Jehlen has been an incredible partner to the New England Innocence Project NewEnglandInnocence.org over the last 20 years and has truly bent the arc of the moral universe toward more justice for wrongfully convicted people, including passing landmark legislation to compensate victims of wrongful convictions and championing funding for the Exoneree Network.
“The New England Innocence Project has helped free numerous innocent people, often after decades in prison,” says Jehlen. “I worked to pass the 2004 Wrongful Convictions compensation law, based on stories like that of Lawyer Johnson. But even when people like Sean Ellis were exonerated after decades in prison, they had to fight for months or even years to get any compensation.”

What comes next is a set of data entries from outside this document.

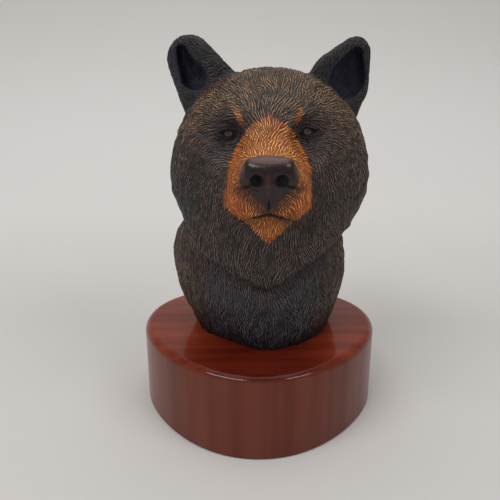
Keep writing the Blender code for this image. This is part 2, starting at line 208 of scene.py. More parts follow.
# plinth, in metres: its outline is a circle with waves of two and three lobes, as shares of its radius,
# and the nick lies at this place along X and height
PLINTH_WIDTH = 0.150
PLINTH_DEPTH = 0.136
PLINTH_EDGE_RADIUS = 0.005
PLINTH_FOOT_BREAK = 0.001
OVAL_SHARE = -0.041
LOBE_SHARE = 0.051
SKEW_SHARE = -0.005
PLINTH_SIDES = 512
EDGE_STEPS = 14
NICK = (0.0235, 0.0440)
NICK_RADIUS = 0.0011
NICK_DEPTH = 0.0005

# the photograph's camera: a lens as long as 1.06 frame widths, looking 17 degrees down along +Y
CAMERA_PLACE = (-0.0060, -0.3144, 0.1970)
CAMERA_DOWN = 17.0
SENSOR_WIDTH = 36.0
LENS_IN_FRAME_WIDTHS = 1.06

# studio: each light's place, what it is aimed at, its width and height, and its watts; the light of the
# room; and the sheet of paper, with half its width, where it ends in front, behind and above, the
# radius of its sweep and its colour, with a paler one as painted light low at the back
LIGHTS = {
    "left_window": ((-0.9, -0.9, 1.5), (0, 0, 0.1), (1.3, 0.36), 14),
    "right_window": ((1.1, -0.8, 1.3), (0, 0, 0.1), (0.8, 0.36), 5.5),
    "ceiling": ((0.0, 0.2, 2.2), (0, 0, 0), (2.0, 2.0), 15),
}
ROOM_COLOUR = (1.0, 0.99, 0.98, 1.0)
ROOM_LIGHT = 0.31
PAPER_HALF = 3.0
PAPER_FRONT = -2.5
PAPER_BACK = 1.4
PAPER_TOP = 3.0
PAPER_SWEEP = 0.9
PAPER_AND_PAINTED_LIGHT = ("#d0cdca", "#e3e1de")


# The carving is a field: negative inside the wood, zero on its surface, in units.


def length(v):
    return np.sqrt((v * v).sum(-1))


def fade(value, start, end):
    """0 before start, 1 after end, smooth between"""
    t = np.clip((value - start) / (end - start), 0, 1)
    return t * t * (3 - 2 * t)


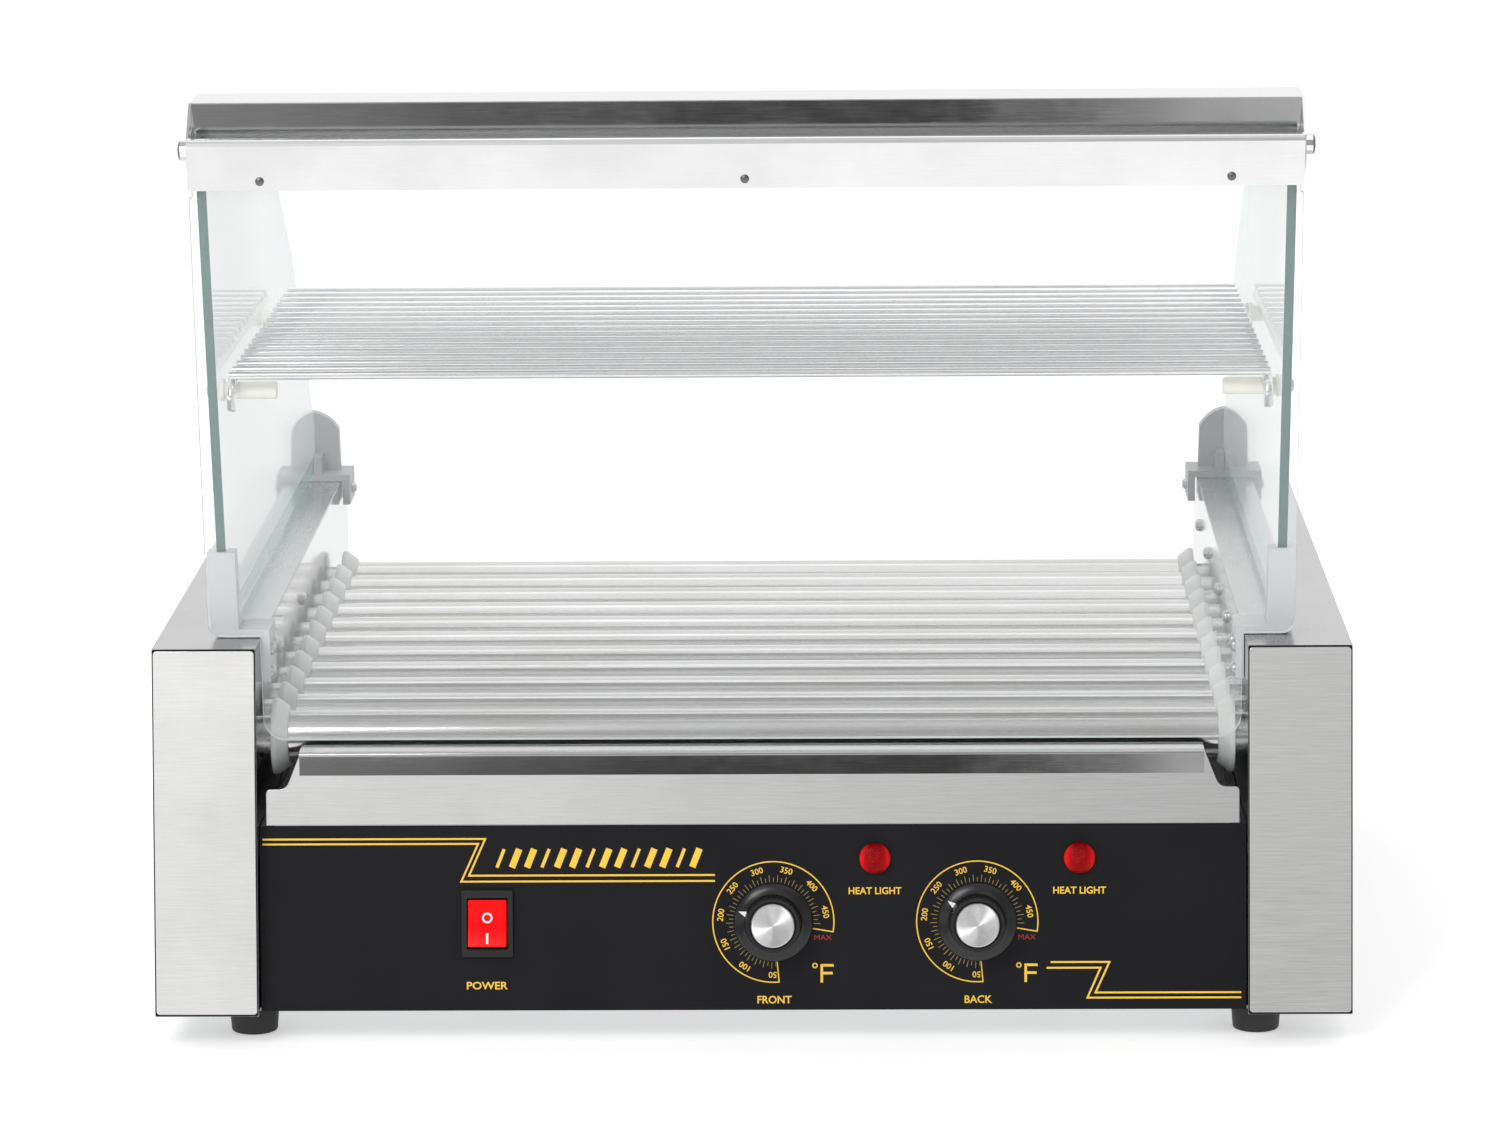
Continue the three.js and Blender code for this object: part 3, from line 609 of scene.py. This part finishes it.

She told the News that 91 prisoners had been exonerated, including Sean Ellis, the current president of NEIP. Ellis was featured in a Netflix series, “documentary Trial 4,” about his 22 years in jail for supposedly killing a police officer in Boston.
NEIP is an independent social justice non-profit that works to correct and prevent wrongful convictions and fights injustice within the criminal legal system for innocent people imprisoned for a crime they did not commit in Massachusetts, Connecticut, Maine, New Hampshire, Rhode Island, and Vermont.